In the event GGS is unable to ship the ordered goods because of fire, flood, windstorm, or other act of God, labor or civil disturbance, shortage of raw materials, failure of timely delivery by GGS suppliers, energy or transportation shortages, or any other cause whether or not similar to the causes listed above, beyond GGS reasonable control, GGS reserves the right to cancel the affected order without any liability to Buyer whatsoever. In no event shall GGS be obligated to purchase material from others to enable GGS to deliver goods to Buyer hereunder.
Buyer will be in default if (a) Buyer fails to pay to GGS any Amount when due under this agreement, (b) Buyer fails for a period of five days after receiving written notice from GGS to fulfill or perform any provisions of this agreement (other than the prior provision relating to due date of payments), (c) Buyer becomes insolvent or bankrupt, or a petition therefor is filed voluntarily or involuntarily and not dismissed within 30 days from filing, or (d) Buyer makes a general assignment for the benefit of its creditors, or a receiver is appointed, or a substantial part of Buyer’s assets are attached or seized under legal process and not released within 30 days thereafter.

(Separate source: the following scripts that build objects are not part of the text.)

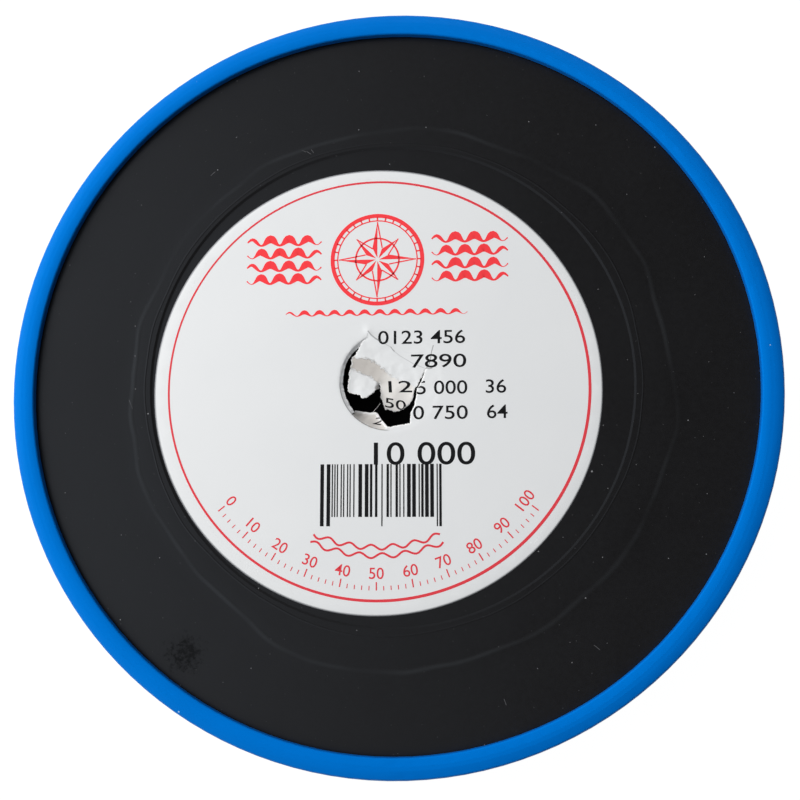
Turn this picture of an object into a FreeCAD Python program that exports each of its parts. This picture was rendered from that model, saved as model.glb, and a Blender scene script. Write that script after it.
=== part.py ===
import FreeCAD, Part
import math
import os
import Sketcher

# A snapped-together fishing line spool, lying on its rear side.
# +Z is the spool's axis and points out of its labelled front. Z = 0 is the plane that the blue band rests on.

VECTOR = FreeCAD.Vector

SIZES = {
    # blue keeper band
    "band_radius": 80.0,
    "band_width": 22.0,
    "band_wall": 1.8,
    "lip_width": 4.5,
    "lip_crest_radius": 77.55,
    "lip_crest_width": 0.8,
    "lip_edge_tilt": 22.0,
    "lip_inner_round": 0.5,
    "lip_outer_round": 0.8,
    "line_hole_radius": 1.6,
    "line_hole_flare": 0.7,
    # black halves
    "face_set_back": 2.0,
    "flange_thickness": 2.2,
    "rim_thickness": 1.9,
    "rim_edge_round": 0.6,
    "hub_radius": 58.0,
    "hub_wall": 2.0,
    "recess_border": 7.6,
    "recess_depth": 0.5,
    "recess_slope": 0.4,
    "bore_radius": 10.25,
    "bore_mouth_chamfer": 0.5,
    "bore_seam_chamfer": 0.6,
    "arbor_wall": 2.0,
    # stiffening and snap features inside the hub
    "rib_count": 6,
    "rib_thickness": 1.6,
    "rib_relief": 0.6,
    "peg_circle_radius": 34.0,
    "peg_radius": 2.2,
    "peg_length": 5.0,
    "peg_tip_height": 1.0,
    "peg_tip_radius": 1.5,
    "boss_wall": 1.6,
    # wound line
    "winding_depth": 9.0,
    "winding_crown": 0.9,
    # paper label, stuck down a little off centre within its recess
    "label_border": 3.5,
    "label_thickness": 0.15,
    "label_shift_x": -3.2,
    "label_shift_y": -1.1,
    # clearances
    "band_clearance": 0.25,
    "peg_clearance": 0.08,
    "socket_end_room": 0.3,
    "line_clearance": 0.3,
}

# Shares of the bore's radius that place the torn paper over the bore, as the label is read.
# The upper flap hangs from a crease that runs from the upper left of the bore down to a slit at its right.
UPPER_CREASE_START = (-0.42, 0.90)
UPPER_CREASE_END = (0.74, 0.23)
SLIT = [(0.59, -0.13), (0.53, -0.44), (0.43, -0.89)]
# The left end of the upper flap, which the paper bends down to and which lies level again.
LEFT_END_OUTLINE = [
    (-0.42, 0.96),
    (-0.66, 0.66),
    (-0.74, 0.50),
    (-0.80, 0.26),
    (-0.83, 0.10),
    (-0.84, -0.18),
    (-0.80, -0.24),
    (-0.65, -0.26),
    (-0.58, -0.31),
    (-0.46, -0.34),
    (-0.36, -0.26),
    (-0.18, -0.14),
    (-0.17, -0.04),
    (0.30, 0.56),
]
# The right end of the upper flap, a tongue that curls down into the bore.
TONGUE_OUTLINE = [
    (-0.42, 0.96),
    (-0.40, 0.50),
    (-0.18, 0.00),
    (-0.12, -0.48),
    (-0.02, -0.60),
    (0.16, -0.64),
    (0.34, -0.57),
    (0.48, -0.41),
    (0.53, -0.13),
    (0.69, 0.22),
    (0.74, 0.34),
]
# The lower flap is short and is pressed down the wall at the lower left of the bore.
LOWER_CREASE_START = (-0.08, -0.98)
LOWER_CREASE_END = (-0.79, -0.60)
LOWER_FLAP_OUTLINE = [
    (-0.09, -1.00),
    (-0.10, -0.86),
    (-0.25, -0.68),
    (-0.40, -0.69),
    (-0.72, -0.63),
    (-0.80, -0.62),
]
# Each bend is (distance from the crease, drop), in the same shares.
SHOULDER_BENDS = [(0.34, 0.05), (0.52, 0.13)]
LEFT_END_BENDS = SHOULDER_BENDS + [(0.78, 0.34), (1.15, 0.36)]
TONGUE_BENDS = SHOULDER_BENDS + [(0.74, 0.22), (1.06, 0.46)]
LOWER_FLAP_BENDS = [(0.10, 0.10), (0.30, 0.38)]
FLAP_ROOM_SHARE = 0.06


class Size:
    """A length or an angle: its number, and the sheet expression that gives it."""

    def __init__(self, value, text):
        self.value = value
        self.text = text

    def combined(self, other, sign, value):
        return Size(value, f"({self.text} {sign} {as_size(other).text})")

    def __add__(self, other):
        return self.combined(other, "+", self.value + as_size(other).value)

    def __sub__(self, other):
        return self.combined(other, "-", self.value - as_size(other).value)

    def __mul__(self, other):
        return self.combined(other, "*", self.value * as_size(other).value)

    def __truediv__(self, other):
        return self.combined(other, "/", self.value / as_size(other).value)


def as_size(number):
    return number if isinstance(number, Size) else Size(number, str(number))


doc = FreeCAD.newDocument("fishing_line_spool")
sheet = doc.addObject("Spreadsheet::Sheet", "Sizes")
for row, (alias, number) in enumerate(SIZES.items(), start=1):
    sheet.set(f"A{row}", alias)
    sheet.set(f"B{row}", str(number))
    sheet.setAlias(f"B{row}", alias)
doc.recompute()


def size(alias):
    return Size(float(sheet.get(alias)), f"Sizes.{alias}")


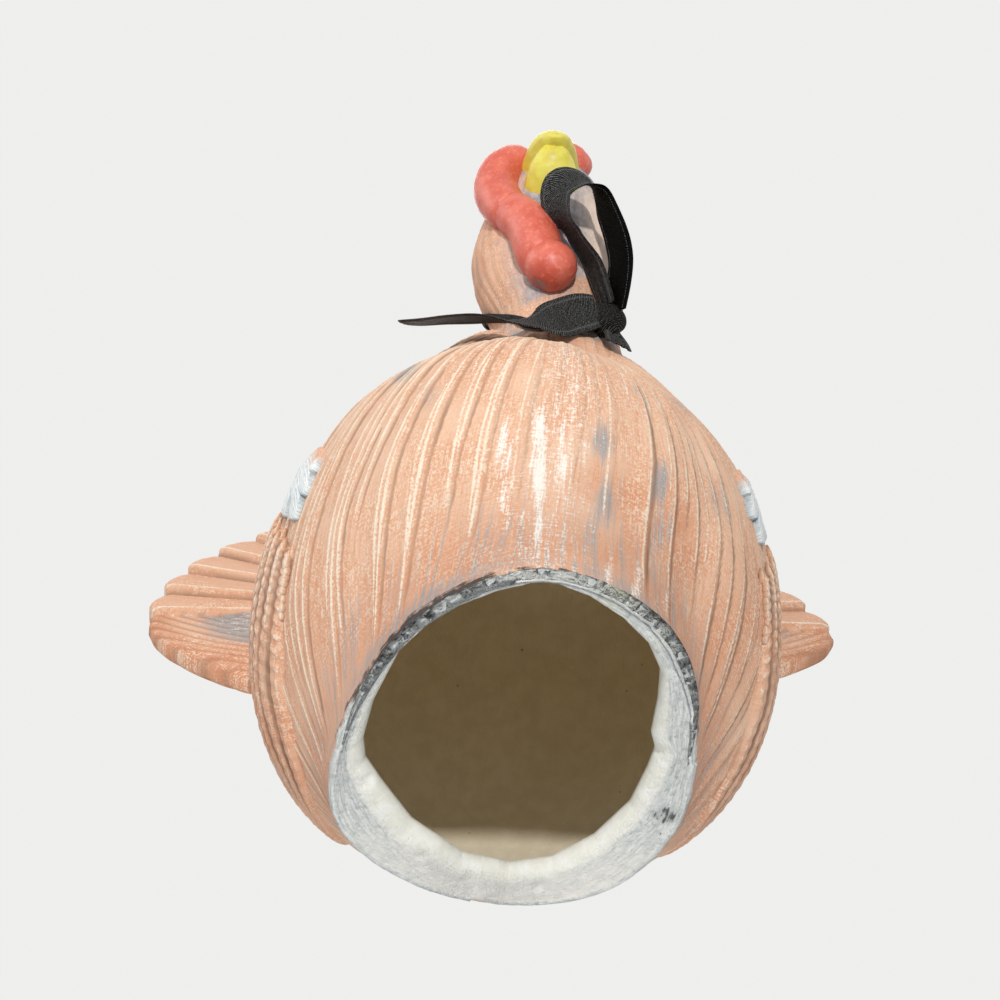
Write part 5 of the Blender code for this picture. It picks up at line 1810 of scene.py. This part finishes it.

Upon Buyer’s default, GGS may, at its option, without prejudice to any of its other rights and remedies, and without demand for payments past due, (a) make shipments subject to receipt of cash in advance, (b) terminate this agreement and declare immediately due and payable the obligations of Buyer for products previously shipped, notwithstanding any other provision in these terms and conditions, (c) demand reclamation, and/or (d) suspend any further deliveries until the default is corrected, without releasing Buyer from its obligations under this agreement. In any event, Buyer shall remain liable for all loss and damages sustained by GGS because of Buyer’s default, including, but not limited to collection fees, reasonable attorneys fees, and interest at the lower of 1.5% per month or the highest Amount allowed by applicable law.